== Written exercise ==
Write the data out again, exactly as given.

== Data section ==
--

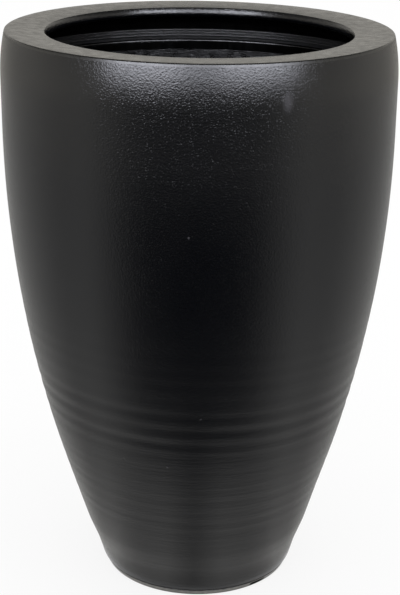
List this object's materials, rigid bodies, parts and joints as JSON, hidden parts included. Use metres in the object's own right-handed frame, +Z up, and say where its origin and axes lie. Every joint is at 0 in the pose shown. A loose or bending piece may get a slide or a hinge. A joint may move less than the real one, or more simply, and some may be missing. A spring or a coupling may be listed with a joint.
{
  "type": "tall fiberglass planter",
  "caption": "Tall round planter with a convex taper to a narrow foot, a wide flat rim with a rolled lip, a false floor on a notched foot ring and a lift-out drain plug.",
  "frame": {"origin": "on the ground under the centre of the foot", "axes": "+Z up along the planter's axis, -Y towards the viewer of the picture, +X to the viewer's right"},
  "size_m": [0.6099, 0.61, 0.9],
  "materials": {
    "shell_black": "satin black paint over turned fibreglass, fine orange peel",
    "rim_black": "satin black paint, smooth flat rim",
    "laminate_black": "rough laminate painted black",
    "adhesive_black": "cured adhesive",
    "foot_black": "satin black paint, rubbed at the edge",
    "bush_black": "moulded",
    "plug_rubber": "moulded rubber"
  },
  "bodies": {
    "planter": {"outer_shell": "shell_black", "rim_ring": "rim_black", "rim_bond_line": "adhesive_black", "rim_tape": "laminate_black", "inner_hoop": "laminate_black", "foot_ring": "foot_black", "foot_bond_line": "adhesive_black", "base_floor": "laminate_black", "floor_tape": "laminate_black", "drain_bush": "bush_black"},
    "plug": {"drain_plug": "plug_rubber"}
  },
  "joints": [
    {"name": "plug_lift", "type": "slide", "parent": "planter", "child": "plug", "axis": [0, 0, 1], "range_m": [0, 0.9]}
  ]
}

--

== Completed exercise ==
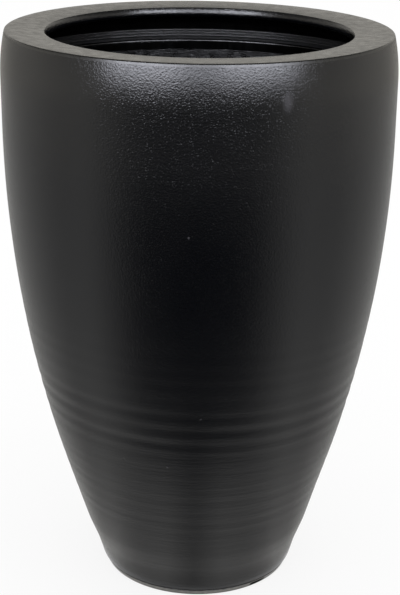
List this object's materials, rigid bodies, parts and joints as JSON, hidden parts included. Use metres in the object's own right-handed frame, +Z up, and say where its origin and axes lie. Every joint is at 0 in the pose shown. A loose or bending piece may get a slide or a hinge. A joint may move less than the real one, or more simply, and some may be missing. A spring or a coupling may be listed with a joint.
{
  "type": "tall fiberglass planter",
  "caption": "Tall round planter with a convex taper to a narrow foot, a wide flat rim with a rolled lip, a false floor on a notched foot ring and a lift-out drain plug.",
  "frame": {"origin": "on the ground under the centre of the foot", "axes": "+Z up along the planter's axis, -Y towards the viewer of the picture, +X to the viewer's right"},
  "size_m": [0.6099, 0.61, 0.9],
  "materials": {
    "shell_black": "satin black paint over turned fibreglass, fine orange peel",
    "rim_black": "satin black paint, smooth flat rim",
    "laminate_black": "rough laminate painted black",
    "adhesive_black": "cured adhesive",
    "foot_black": "satin black paint, rubbed at the edge",
    "bush_black": "moulded",
    "plug_rubber": "moulded rubber"
  },
  "bodies": {
    "planter": {"outer_shell": "shell_black", "rim_ring": "rim_black", "rim_bond_line": "adhesive_black", "rim_tape": "laminate_black", "inner_hoop": "laminate_black", "foot_ring": "foot_black", "foot_bond_line": "adhesive_black", "base_floor": "laminate_black", "floor_tape": "laminate_black", "drain_bush": "bush_black"},
    "plug": {"drain_plug": "plug_rubber"}
  },
  "joints": [
    {"name": "plug_lift", "type": "slide", "parent": "planter", "child": "plug", "axis": [0, 0, 1], "range_m": [0, 0.9]}
  ]
}